Ex-On: Man hat den Eindruck, dass es seitens der Regierungen – Bund wie Länder – für die wichtigen Themen wie Infrastruktur, Digitalisierung, Bevölkerungsentwicklung weder ein gemeinsames Konzept noch eine koordinierte Zusammenarbeit gibt. Welche Gedanken vertritt die Bauindustrie hierbei?
Dr. Bayer: Die Bauindustrie hat ja von Anfang an auf die Notwendigkeit von Infrastrukturentwicklung hingewiesen. Diese Rufe verhallten. Investition in Beton wurde diskriminiert. Nun sind plötzlich alle aufgewacht. Scheinbar haben Sozialhaushaltsaspekte die Dinge verschwimmen lassen.
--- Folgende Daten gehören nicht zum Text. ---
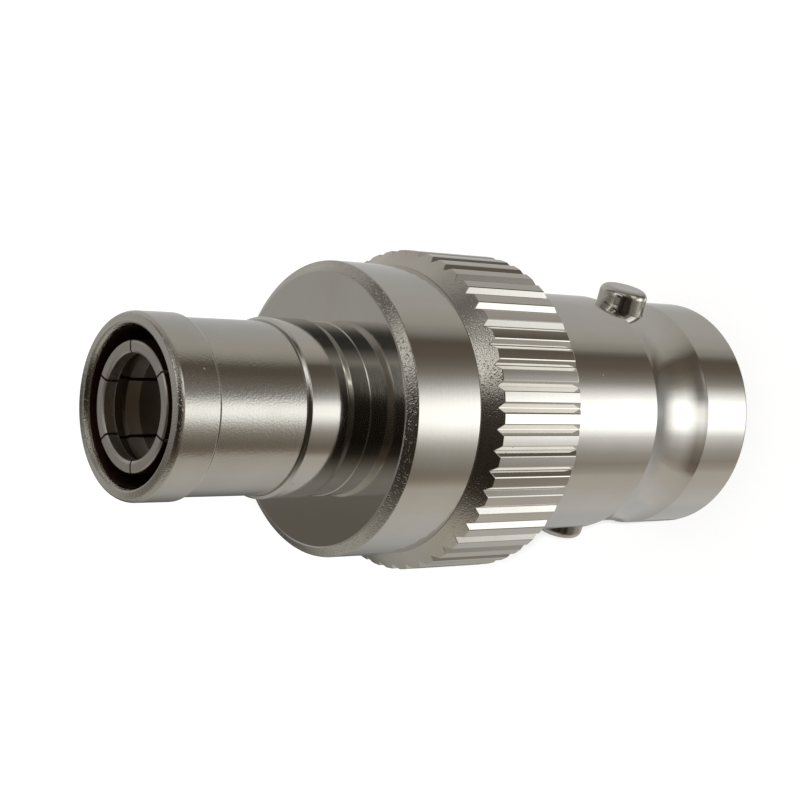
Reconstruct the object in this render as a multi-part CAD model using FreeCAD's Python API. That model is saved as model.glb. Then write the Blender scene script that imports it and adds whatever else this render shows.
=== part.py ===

Offenbar haben wir in Deutschland verlernt, uns mit mittel- und langfristigen Themen zu beschäftigen. Offenbar werden nur noch kurzfristige Themen behandelt. Eine Rolle spielt auch, dass wir durch die deutsche Einheit uns sehr auf die neuen Länder konzentriert haben. Als Folge hat man vernachlässigt, die alten Ländern weiter angemessen zu unterhalten. Dazu bedarf es Mittel und Personal. Und wer sparen musste oder wollte, hat bei den Investitionen für Erhalt und Erweiterung angesetzt. Das Ergebnis sehen wir heute.